Le chiedo di poter riprodurre questa foto, ma non mi viene concesso. Chiedo di farne una io a lei, ma non ottengo nemmeno questo. Chiedo che cerchi lei, negli albums di casa, quella che ritrae insieme madre e figlio. No anche questa volta. Il sospetto prende in lei il sopravvento. Sono un sacerdote, ma, ahimè, anche un giornalista. Poi, guardandomi con curiosità e stupore, è lei a farmi la domanda che temevo.

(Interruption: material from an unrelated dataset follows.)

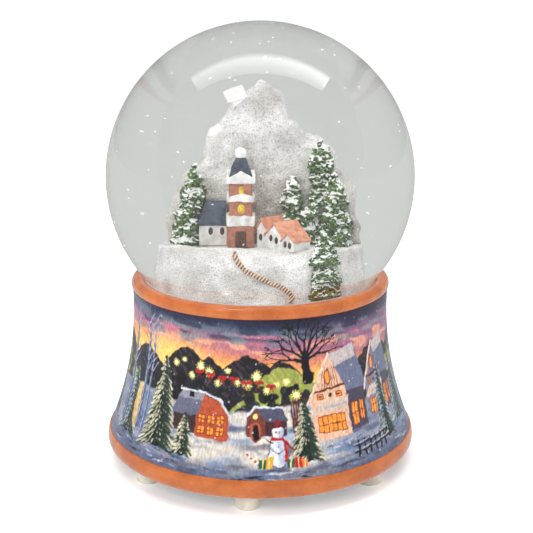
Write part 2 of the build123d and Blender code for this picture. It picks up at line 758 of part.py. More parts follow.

“Ma perché lei cerca me, ora che Lorenzo è morto? Non l'ha mai conosciuto? non è mai stato a Barbiana? “:

“No, signora, non sono mai stato a Barbiana, non ho mai conosciuto Lorenzo. Diciamo che non ho mai voluto conoscerlo”.

“Perché? “:

“Avevo paura. Tutti, soprattutto gli amici, mi avevano sempre detto che presentarsi a lui, pur cos“ generoso e umano, era un po' come presentarsi al giudizio universale. E non tanto per i suoi sarcasmi che levavano la pelle, e dai quali sembra che soltanto lei sia stata risparmiata, quanto perché lui vedeva dentro, coglieva subito le contraddizioni, la fragilità dell'interlocutore. Ora capisco cosa volesse dire la mia paura, e lei, signora, me la conferma: ci si trovava di fronte ad un uomo diverso, ad un "test" vivente. Io credo che si trattasse di un "santo". Lo dico fra virgolette, e preciso che se lo era era un santo a modo suo, il più scomodo dei "santi". E i santi o si cercano o si fuggono, e una cosa come l'altra è la riprova della loro singolarità e irripetibilità. Ma Ma mi dica, signora: un "santo" così, lei, se avesse la fede, lo pregherebbe? “:

“ Non voglio dir nulla. Ogni parola della madre potrebbe complicare, non semplificare le cose. Voglio solo che Lorenzo sia conosciuto meglio. Che si dica anche della sua allegrezza. Ed è per questo che non escludo, prima o poi, di pubblicare anch'io una scelta delle sue lettere. Il resto non tocca a me. Tocca semmai a quella Chiesa che lo ha fatto tanto soffrire, ma che gli ha anche dato il sacerdozio e la forza di quella fede che resta per me il mistero più profondo di mio figlio “.



Note
1. Più volte la madre ha ribadito di aver usato la parola agnostica e mai atea.
2. In realtà Lorenzo va in seminario nel novembre del '43.